The good news is that Los Angeles is doing a comparatively great job providing rental housing for low-income families; the bad news is the actual amount of housing is still dismally low, among the lowest in the nation, at 18 units per 100 families who need housing. The Urban Institute has just released its study of the amount of affordable rental units available to families earning below 30 percent of the median income for their area ("extremely low-income); they found that there's not a single county in the US with an adequate supply of housing for its poorest families, leaving 72 percent of these families weighed down with high housing costs.
The report averages US Census data from 2011 to 2013, and factors in additional public data on affordable housing, including several sources from the US Department of Housing and Urban Development, then compares to the numbers from 2000 and 2006. In Los Angeles, extremely low-income families were families of four earning no more than $24,850 in 2013. The number of those families has risen dramatically since the start of the century, from 383,332 in 2000 to 535,214 in 2013.
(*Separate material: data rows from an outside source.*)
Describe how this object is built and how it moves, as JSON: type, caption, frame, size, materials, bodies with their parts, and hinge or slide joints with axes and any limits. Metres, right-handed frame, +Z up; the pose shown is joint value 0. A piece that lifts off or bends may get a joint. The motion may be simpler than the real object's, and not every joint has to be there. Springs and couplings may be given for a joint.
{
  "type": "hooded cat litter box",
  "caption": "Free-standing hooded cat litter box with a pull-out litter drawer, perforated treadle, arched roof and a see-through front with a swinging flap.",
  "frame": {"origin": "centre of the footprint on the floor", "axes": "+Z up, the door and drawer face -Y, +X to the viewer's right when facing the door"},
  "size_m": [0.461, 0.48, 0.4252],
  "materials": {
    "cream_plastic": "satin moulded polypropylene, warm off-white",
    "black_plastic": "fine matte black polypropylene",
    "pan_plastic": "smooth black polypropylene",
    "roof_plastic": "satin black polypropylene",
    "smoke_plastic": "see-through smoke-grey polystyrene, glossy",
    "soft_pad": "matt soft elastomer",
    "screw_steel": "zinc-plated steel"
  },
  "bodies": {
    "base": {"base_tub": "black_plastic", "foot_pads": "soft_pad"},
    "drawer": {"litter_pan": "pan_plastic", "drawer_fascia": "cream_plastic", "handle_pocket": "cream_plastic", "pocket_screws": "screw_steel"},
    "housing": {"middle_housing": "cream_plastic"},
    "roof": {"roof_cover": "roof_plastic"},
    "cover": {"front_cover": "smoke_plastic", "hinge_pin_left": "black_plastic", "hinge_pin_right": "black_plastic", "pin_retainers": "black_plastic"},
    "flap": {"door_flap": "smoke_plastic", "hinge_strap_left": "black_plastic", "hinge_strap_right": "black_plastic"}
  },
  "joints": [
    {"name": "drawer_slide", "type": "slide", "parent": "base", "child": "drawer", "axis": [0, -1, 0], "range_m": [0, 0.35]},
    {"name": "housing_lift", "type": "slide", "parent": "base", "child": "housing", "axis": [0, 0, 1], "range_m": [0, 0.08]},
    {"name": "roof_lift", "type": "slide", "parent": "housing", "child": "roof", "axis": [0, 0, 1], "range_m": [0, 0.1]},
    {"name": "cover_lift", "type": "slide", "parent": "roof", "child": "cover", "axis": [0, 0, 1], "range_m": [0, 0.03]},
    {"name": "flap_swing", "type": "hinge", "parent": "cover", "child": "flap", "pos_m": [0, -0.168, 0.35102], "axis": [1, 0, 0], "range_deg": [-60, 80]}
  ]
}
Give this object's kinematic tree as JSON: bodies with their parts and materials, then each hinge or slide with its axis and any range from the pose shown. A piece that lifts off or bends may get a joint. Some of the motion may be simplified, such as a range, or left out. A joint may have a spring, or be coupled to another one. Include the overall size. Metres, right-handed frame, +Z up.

The number of rental units affordable to those families has risen too, but not at all quickly: there were 15 affordable units per family in 2000, 19 in 2006, and just 18 in 2013. Nearly all of those units that are available (all but one in 2013) are through HUD—federal housing assistance is essential for very low-income families, but it's been drying up quickly, which has started to overburden LA County's Public Housing Authority. The Urban Institute's report on the study says that "After flatlining investments and the impact of sequestration at the federal level, state and local policies to build and preserve affordable rental housing matter more than ever."
Incredibly, most counties actually lost affordable units between 2000 and 2013; Los Angeles is one of the few (nine) that added any at all. (Not a single county helped close its gap with higher wages; it was all through more units for extremely poor families. LA has, however, just raised its minimum wage very slightly.) Los Angeles was in fact the second most improved in the country, adding 38,200 units between 2000 and 2013, or 2.4 units per 100 extremely low-income families.
· The Housing Affordability Gap for Extremely Low-Income Renters in 2013 [Urban Institute]
· Every Single Part of Los Angeles is Unaffordable on $15/Hour [Curbed LA]
· A Lot More People Are Homeless in Los Angeles These Days [Curbed LA]
· Los Angeles's Big Plan For Pulling Out of Its Housing Crisis [Curbed LA]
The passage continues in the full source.